This project is for defining a Docker image that can be used to run Apache Spark.
To build the image, the following command should be issued:
$ docker build -t bdorville/spark:<spark_version>_<hadoop_version>-bionic -t bdorville/spark:latest master
$ docker build -t bdorville/zeppelin:<zeppelin_version>_<spark_version>_<hadoop_version> -t bdorville/zeppelin:latest notebook
Note: if building from behind a proxy, please pass the --build-arg HTTP_PROXY=http://<proxy_host>:<proxy_port>
.
A Docker compose file is provided as a starting point to launch a simple standalone cluster: one master node and one worker node. Running should be done as a background daemon.

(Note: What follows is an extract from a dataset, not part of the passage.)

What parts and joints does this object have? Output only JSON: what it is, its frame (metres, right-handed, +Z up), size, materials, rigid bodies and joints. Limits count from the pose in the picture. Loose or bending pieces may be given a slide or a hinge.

The Spark shell can be started from the master container:
$ docker exec -it <docker_master_container> bash
bash4.3# bin/spark-shell --master spark://<cluster_ip>:7077
...
Build applications can be submitted using the spark-submit
script.
The application JAR must be exposed to the cluster. For this, a volume executables
is provided for sharing Spark applications.
From the master container, the following script can be used to submit an application:
$ docker exec -it <docker_master_container> bash
bash4.3# bin/spark-submit --class <app_class> --master spark://<cluster_ip>:7077 --deploy-mode cluster <jar_path>